Items listed in a dataset:
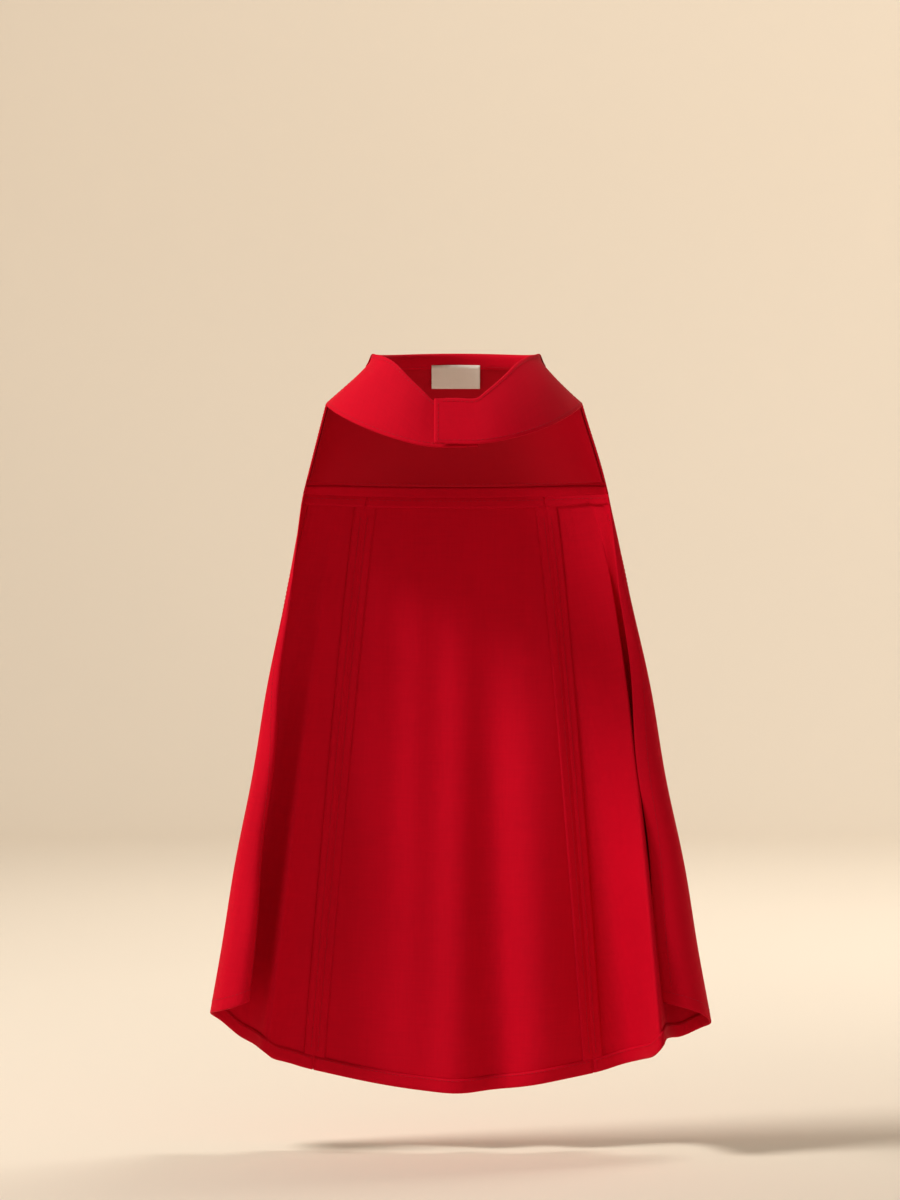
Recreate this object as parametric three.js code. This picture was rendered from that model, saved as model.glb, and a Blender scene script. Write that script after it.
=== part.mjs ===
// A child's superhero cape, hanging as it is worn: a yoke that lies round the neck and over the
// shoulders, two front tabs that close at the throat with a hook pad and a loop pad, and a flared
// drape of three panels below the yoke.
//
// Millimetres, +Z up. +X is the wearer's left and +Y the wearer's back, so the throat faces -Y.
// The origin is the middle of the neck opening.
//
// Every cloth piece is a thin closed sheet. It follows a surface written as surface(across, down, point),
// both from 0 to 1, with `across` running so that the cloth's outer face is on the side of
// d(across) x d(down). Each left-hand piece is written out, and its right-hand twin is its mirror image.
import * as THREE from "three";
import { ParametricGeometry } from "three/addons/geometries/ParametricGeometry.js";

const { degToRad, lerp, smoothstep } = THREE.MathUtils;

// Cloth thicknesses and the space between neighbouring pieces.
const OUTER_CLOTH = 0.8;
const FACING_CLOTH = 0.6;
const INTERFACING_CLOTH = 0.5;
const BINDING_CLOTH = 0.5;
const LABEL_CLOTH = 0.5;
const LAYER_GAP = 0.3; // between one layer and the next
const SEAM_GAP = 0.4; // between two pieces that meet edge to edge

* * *

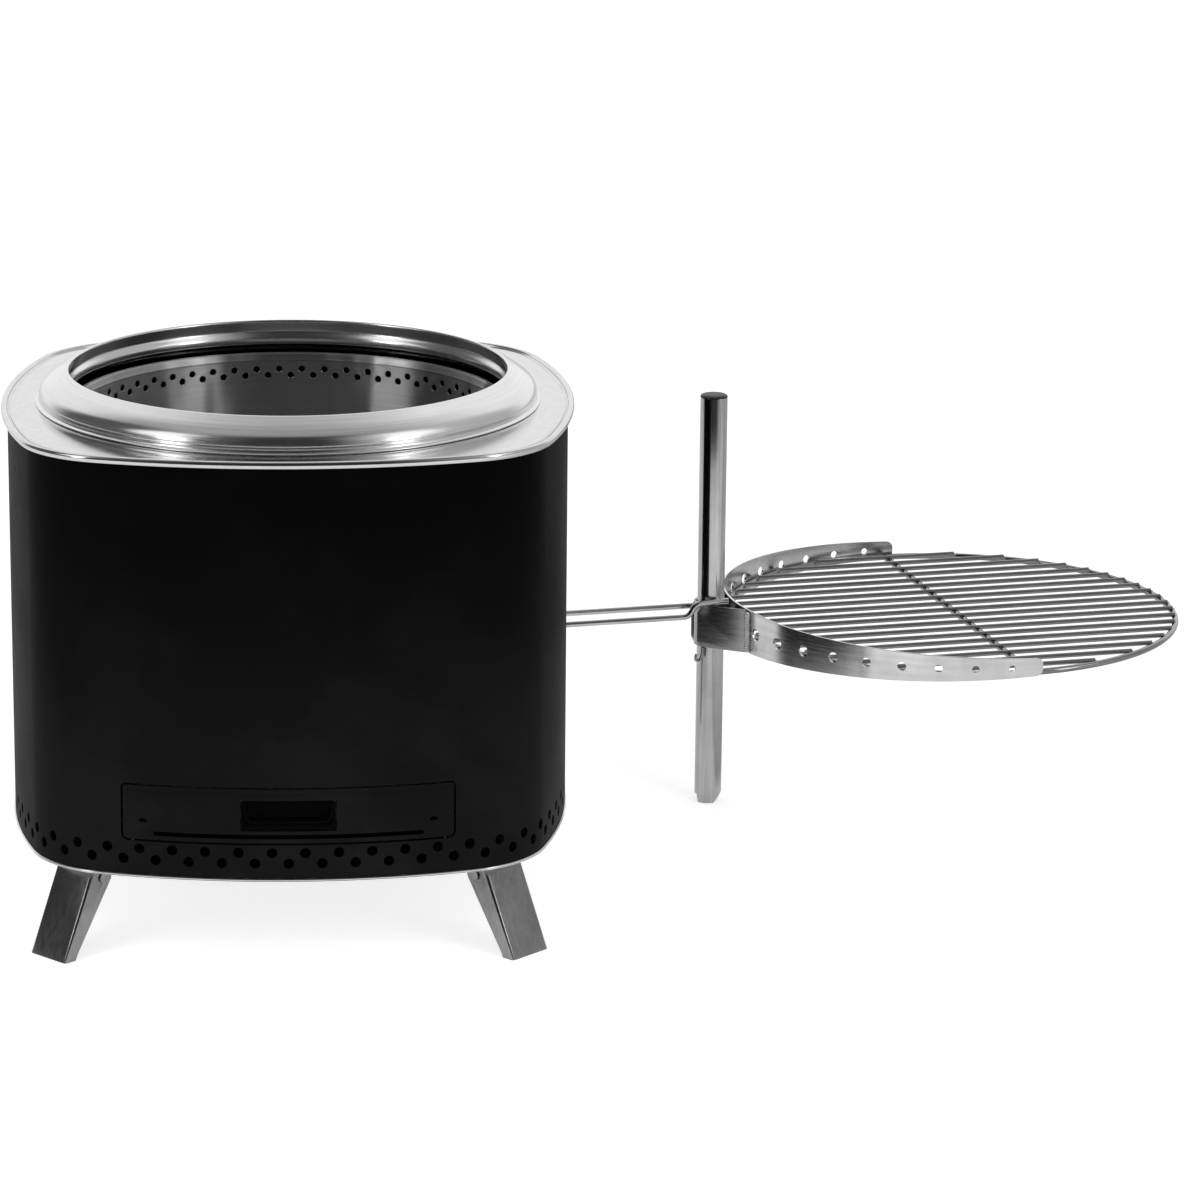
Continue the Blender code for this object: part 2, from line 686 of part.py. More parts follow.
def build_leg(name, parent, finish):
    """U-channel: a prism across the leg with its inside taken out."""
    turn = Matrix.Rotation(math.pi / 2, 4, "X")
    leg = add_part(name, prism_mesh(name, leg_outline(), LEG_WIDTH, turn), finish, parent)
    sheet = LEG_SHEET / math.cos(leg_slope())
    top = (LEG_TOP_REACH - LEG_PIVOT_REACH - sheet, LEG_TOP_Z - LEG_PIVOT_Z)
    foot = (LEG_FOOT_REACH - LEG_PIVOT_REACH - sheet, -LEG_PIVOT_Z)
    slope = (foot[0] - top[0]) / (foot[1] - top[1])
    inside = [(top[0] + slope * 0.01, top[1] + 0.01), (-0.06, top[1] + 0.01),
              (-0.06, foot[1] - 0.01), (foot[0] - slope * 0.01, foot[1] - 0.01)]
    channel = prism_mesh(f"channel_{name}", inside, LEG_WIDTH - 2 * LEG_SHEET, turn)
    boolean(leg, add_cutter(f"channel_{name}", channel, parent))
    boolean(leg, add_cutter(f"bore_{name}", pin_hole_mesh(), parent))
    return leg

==

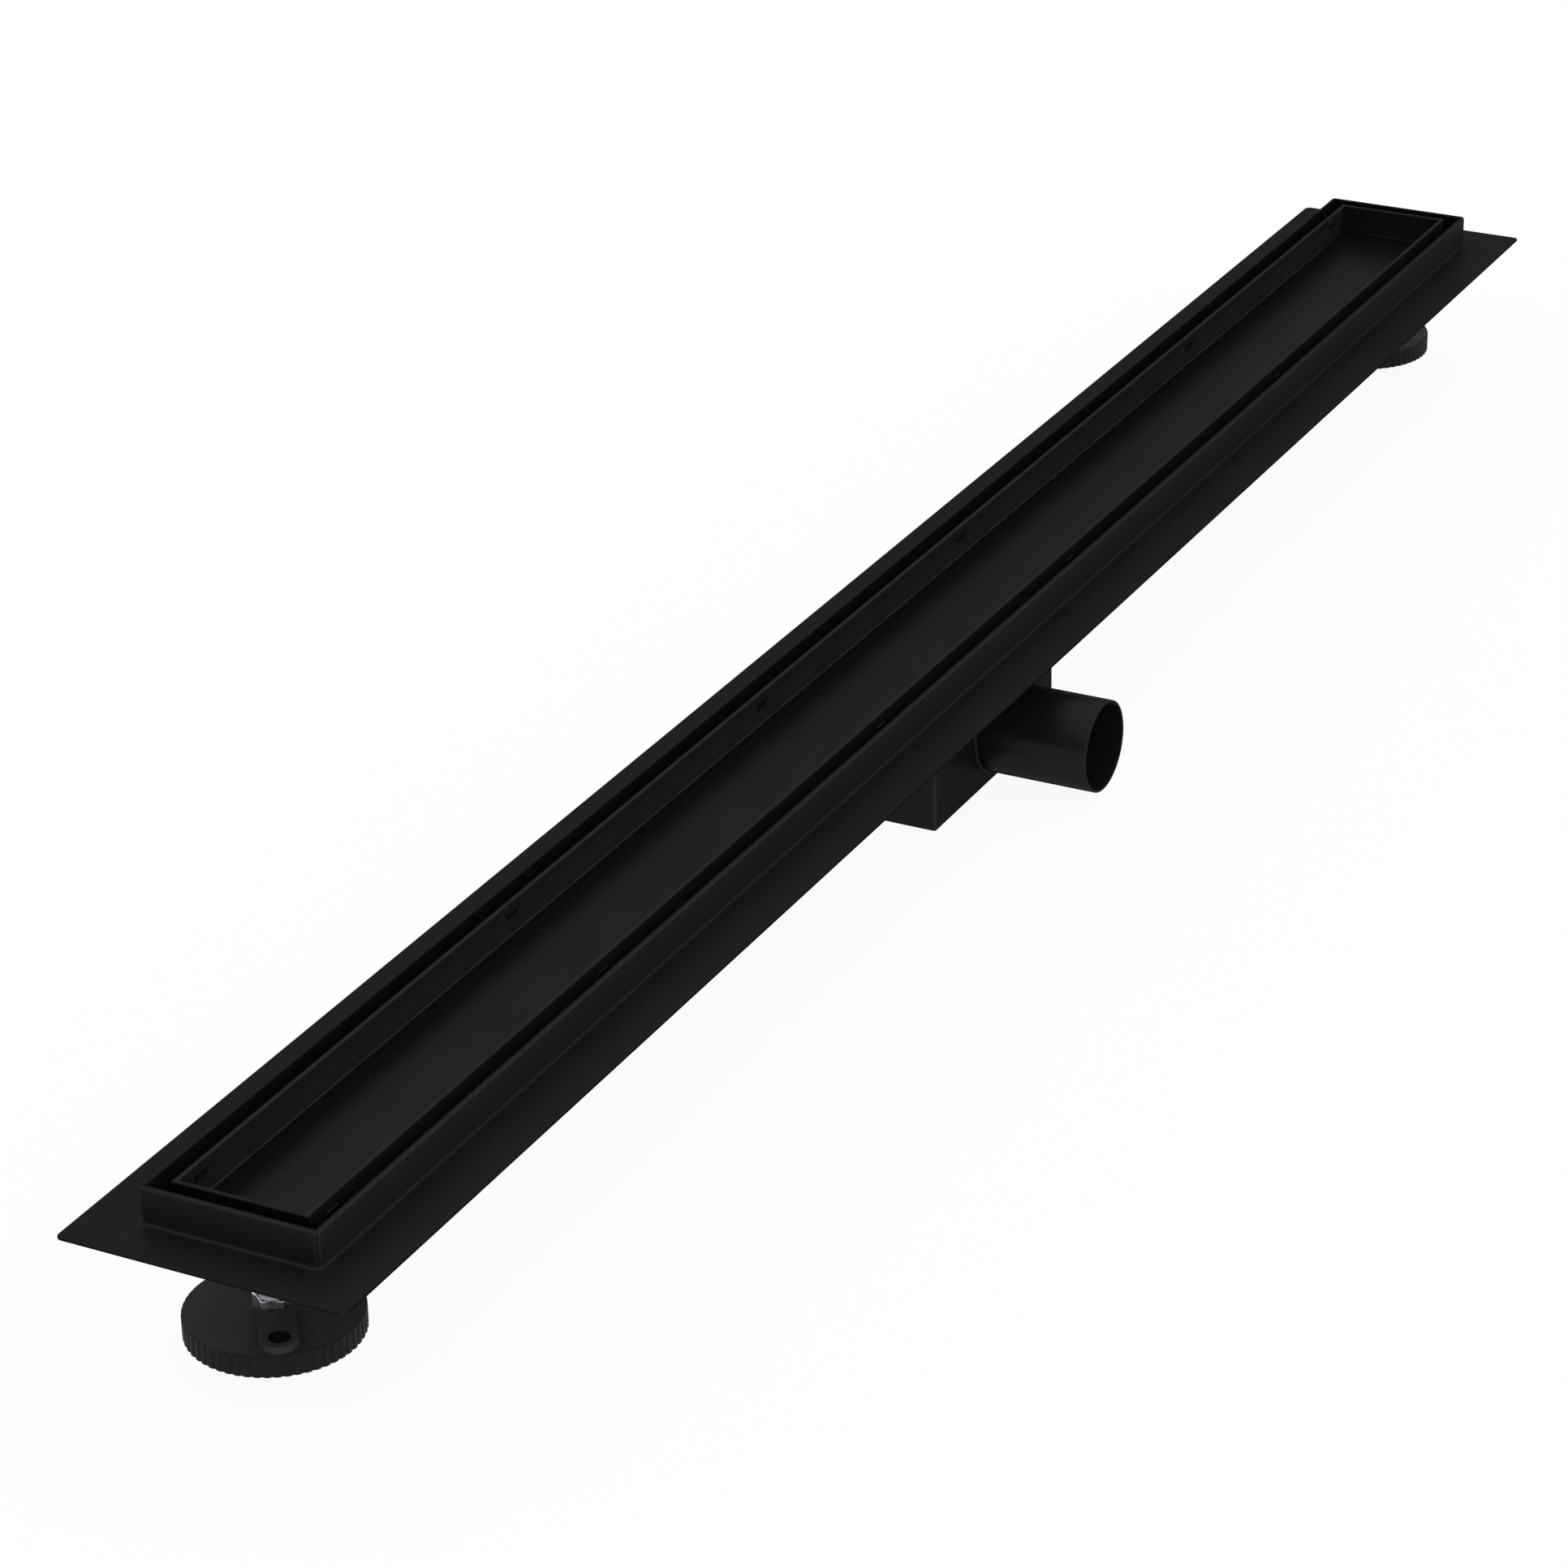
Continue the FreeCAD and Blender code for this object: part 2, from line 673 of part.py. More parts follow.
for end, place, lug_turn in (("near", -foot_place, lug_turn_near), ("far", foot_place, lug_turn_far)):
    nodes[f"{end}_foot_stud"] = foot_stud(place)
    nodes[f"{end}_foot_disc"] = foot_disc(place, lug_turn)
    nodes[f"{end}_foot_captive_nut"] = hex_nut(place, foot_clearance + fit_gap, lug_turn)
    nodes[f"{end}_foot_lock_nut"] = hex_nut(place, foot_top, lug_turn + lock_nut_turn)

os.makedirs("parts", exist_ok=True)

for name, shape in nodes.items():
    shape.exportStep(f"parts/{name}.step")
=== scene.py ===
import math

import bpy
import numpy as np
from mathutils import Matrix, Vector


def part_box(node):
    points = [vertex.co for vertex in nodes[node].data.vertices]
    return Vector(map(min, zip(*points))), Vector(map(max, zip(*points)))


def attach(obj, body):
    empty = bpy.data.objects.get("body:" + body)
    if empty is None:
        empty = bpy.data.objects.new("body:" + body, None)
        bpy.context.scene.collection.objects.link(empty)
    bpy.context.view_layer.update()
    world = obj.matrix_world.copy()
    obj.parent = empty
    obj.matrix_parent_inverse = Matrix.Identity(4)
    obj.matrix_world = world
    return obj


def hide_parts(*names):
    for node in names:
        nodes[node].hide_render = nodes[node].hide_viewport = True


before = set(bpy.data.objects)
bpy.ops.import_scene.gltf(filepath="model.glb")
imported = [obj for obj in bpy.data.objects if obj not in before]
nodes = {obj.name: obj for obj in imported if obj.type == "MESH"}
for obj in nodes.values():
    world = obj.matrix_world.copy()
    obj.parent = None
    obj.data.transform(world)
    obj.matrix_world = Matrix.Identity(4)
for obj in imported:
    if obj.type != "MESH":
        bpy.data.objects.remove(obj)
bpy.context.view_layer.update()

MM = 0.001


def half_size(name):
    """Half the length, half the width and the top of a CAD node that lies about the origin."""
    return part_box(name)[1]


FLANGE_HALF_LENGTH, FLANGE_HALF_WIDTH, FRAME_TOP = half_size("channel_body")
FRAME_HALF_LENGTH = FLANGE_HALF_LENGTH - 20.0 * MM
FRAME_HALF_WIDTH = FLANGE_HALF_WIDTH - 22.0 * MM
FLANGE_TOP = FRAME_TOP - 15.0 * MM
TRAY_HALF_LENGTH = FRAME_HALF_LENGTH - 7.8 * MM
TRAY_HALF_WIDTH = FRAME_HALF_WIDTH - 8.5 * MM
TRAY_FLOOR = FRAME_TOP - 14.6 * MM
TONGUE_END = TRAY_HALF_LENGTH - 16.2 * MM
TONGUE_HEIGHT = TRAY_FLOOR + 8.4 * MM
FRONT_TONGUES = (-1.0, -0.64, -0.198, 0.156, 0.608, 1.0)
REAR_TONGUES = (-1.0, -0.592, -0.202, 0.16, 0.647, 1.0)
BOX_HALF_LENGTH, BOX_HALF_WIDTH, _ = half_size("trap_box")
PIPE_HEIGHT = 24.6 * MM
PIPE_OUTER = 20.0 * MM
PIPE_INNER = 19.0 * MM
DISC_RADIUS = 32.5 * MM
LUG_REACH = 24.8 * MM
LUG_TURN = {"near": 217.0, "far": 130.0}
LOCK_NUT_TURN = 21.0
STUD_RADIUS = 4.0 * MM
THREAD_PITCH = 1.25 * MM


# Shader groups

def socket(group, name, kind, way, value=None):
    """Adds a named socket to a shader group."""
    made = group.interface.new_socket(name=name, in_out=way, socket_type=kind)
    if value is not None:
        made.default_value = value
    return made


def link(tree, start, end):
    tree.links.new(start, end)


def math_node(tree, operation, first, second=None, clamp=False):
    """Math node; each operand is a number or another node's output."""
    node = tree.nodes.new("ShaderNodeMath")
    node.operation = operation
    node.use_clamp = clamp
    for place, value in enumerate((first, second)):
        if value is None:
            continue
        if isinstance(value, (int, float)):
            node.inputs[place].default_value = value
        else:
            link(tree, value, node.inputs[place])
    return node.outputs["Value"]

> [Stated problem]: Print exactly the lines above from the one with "for end, place, lug_turn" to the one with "return part_box(name)[1]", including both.

> [Response for this exercise]:
for end, place, lug_turn in (("near", -foot_place, lug_turn_near), ("far", foot_place, lug_turn_far)):
    nodes[f"{end}_foot_stud"] = foot_stud(place)
    nodes[f"{end}_foot_disc"] = foot_disc(place, lug_turn)
    nodes[f"{end}_foot_captive_nut"] = hex_nut(place, foot_clearance + fit_gap, lug_turn)
    nodes[f"{end}_foot_lock_nut"] = hex_nut(place, foot_top, lug_turn + lock_nut_turn)

os.makedirs("parts", exist_ok=True)

for name, shape in nodes.items():
    shape.exportStep(f"parts/{name}.step")
=== scene.py ===
import math

import bpy
import numpy as np
from mathutils import Matrix, Vector


def part_box(node):
    points = [vertex.co for vertex in nodes[node].data.vertices]
    return Vector(map(min, zip(*points))), Vector(map(max, zip(*points)))


def attach(obj, body):
    empty = bpy.data.objects.get("body:" + body)
    if empty is None:
        empty = bpy.data.objects.new("body:" + body, None)
        bpy.context.scene.collection.objects.link(empty)
    bpy.context.view_layer.update()
    world = obj.matrix_world.copy()
    obj.parent = empty
    obj.matrix_parent_inverse = Matrix.Identity(4)
    obj.matrix_world = world
    return obj


def hide_parts(*names):
    for node in names:
        nodes[node].hide_render = nodes[node].hide_viewport = True


before = set(bpy.data.objects)
bpy.ops.import_scene.gltf(filepath="model.glb")
imported = [obj for obj in bpy.data.objects if obj not in before]
nodes = {obj.name: obj for obj in imported if obj.type == "MESH"}
for obj in nodes.values():
    world = obj.matrix_world.copy()
    obj.parent = None
    obj.data.transform(world)
    obj.matrix_world = Matrix.Identity(4)
for obj in imported:
    if obj.type != "MESH":
        bpy.data.objects.remove(obj)
bpy.context.view_layer.update()

MM = 0.001


def half_size(name):
    """Half the length, half the width and the top of a CAD node that lies about the origin."""
    return part_box(name)[1]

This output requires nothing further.